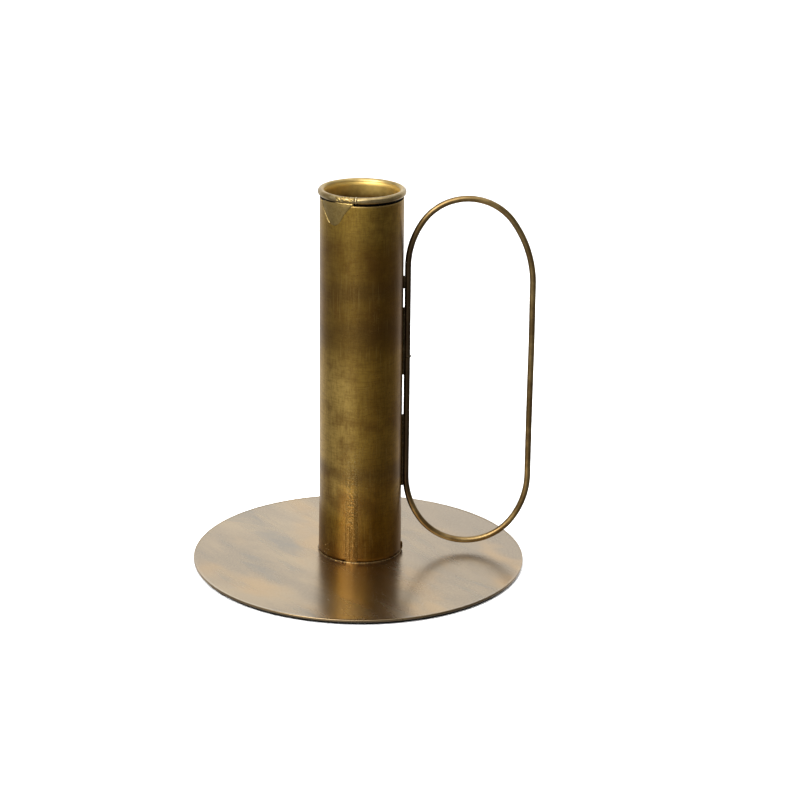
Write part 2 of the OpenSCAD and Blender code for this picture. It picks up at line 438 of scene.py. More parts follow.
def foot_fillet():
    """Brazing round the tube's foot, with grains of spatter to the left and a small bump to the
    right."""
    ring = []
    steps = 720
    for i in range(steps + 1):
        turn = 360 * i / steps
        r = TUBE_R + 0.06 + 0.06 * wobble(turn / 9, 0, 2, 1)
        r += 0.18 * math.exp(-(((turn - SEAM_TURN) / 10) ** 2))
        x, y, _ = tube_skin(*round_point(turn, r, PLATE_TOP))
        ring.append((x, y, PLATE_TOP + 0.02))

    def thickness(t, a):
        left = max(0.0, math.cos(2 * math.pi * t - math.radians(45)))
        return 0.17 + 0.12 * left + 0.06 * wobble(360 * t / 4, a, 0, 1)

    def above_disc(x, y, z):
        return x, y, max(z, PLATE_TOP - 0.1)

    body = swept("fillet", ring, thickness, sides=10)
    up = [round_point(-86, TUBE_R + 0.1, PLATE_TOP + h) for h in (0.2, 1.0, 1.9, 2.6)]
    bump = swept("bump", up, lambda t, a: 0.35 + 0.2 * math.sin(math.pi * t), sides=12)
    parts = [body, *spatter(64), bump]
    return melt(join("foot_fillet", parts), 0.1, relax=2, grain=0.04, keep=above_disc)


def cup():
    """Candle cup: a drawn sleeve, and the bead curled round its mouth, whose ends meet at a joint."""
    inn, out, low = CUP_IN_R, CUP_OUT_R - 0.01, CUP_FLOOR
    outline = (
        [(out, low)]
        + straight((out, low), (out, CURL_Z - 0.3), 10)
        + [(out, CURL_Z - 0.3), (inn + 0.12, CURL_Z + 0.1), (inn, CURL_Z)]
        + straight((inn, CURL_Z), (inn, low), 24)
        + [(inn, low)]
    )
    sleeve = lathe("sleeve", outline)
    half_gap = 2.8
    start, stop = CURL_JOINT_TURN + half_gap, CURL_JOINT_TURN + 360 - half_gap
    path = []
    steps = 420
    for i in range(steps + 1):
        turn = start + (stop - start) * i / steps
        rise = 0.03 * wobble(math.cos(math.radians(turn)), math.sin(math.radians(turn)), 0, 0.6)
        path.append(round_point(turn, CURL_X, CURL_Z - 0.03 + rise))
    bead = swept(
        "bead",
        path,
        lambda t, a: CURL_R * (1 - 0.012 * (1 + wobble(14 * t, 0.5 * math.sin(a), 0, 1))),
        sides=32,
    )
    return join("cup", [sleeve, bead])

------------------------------

STATED TASK ▸ Extract the first line above and each line after it up to and including the one with "return x, y, max(z, PLATE_TOP - 0.1)", please, exactly and with nothing else.

SOLUTION TO THIS EXERCISE ▸
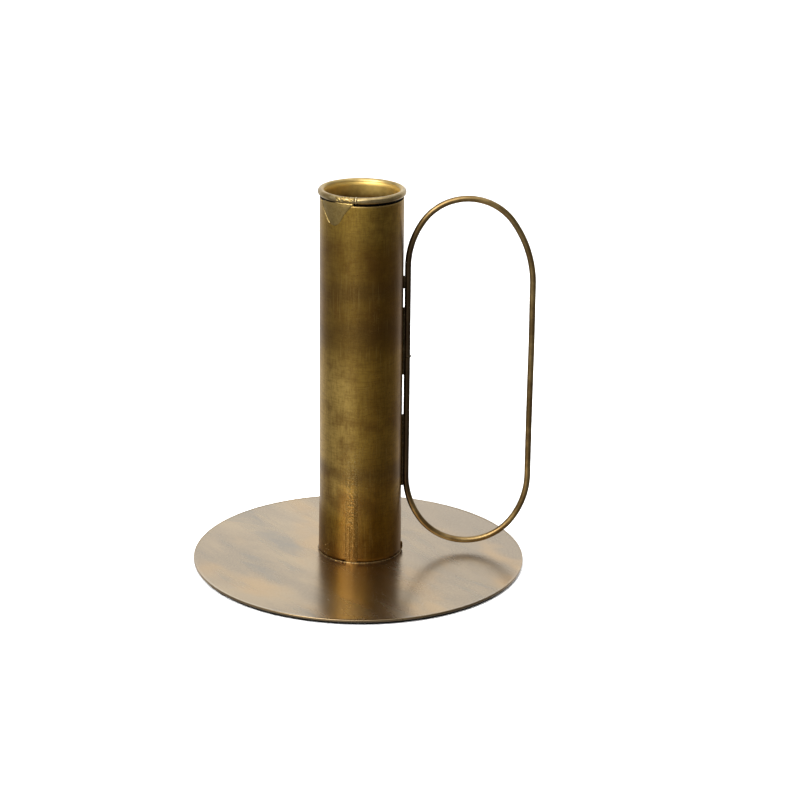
Write part 2 of the OpenSCAD and Blender code for this picture. It picks up at line 438 of scene.py. More parts follow.
def foot_fillet():
    """Brazing round the tube's foot, with grains of spatter to the left and a small bump to the
    right."""
    ring = []
    steps = 720
    for i in range(steps + 1):
        turn = 360 * i / steps
        r = TUBE_R + 0.06 + 0.06 * wobble(turn / 9, 0, 2, 1)
        r += 0.18 * math.exp(-(((turn - SEAM_TURN) / 10) ** 2))
        x, y, _ = tube_skin(*round_point(turn, r, PLATE_TOP))
        ring.append((x, y, PLATE_TOP + 0.02))

    def thickness(t, a):
        left = max(0.0, math.cos(2 * math.pi * t - math.radians(45)))
        return 0.17 + 0.12 * left + 0.06 * wobble(360 * t / 4, a, 0, 1)

    def above_disc(x, y, z):
        return x, y, max(z, PLATE_TOP - 0.1)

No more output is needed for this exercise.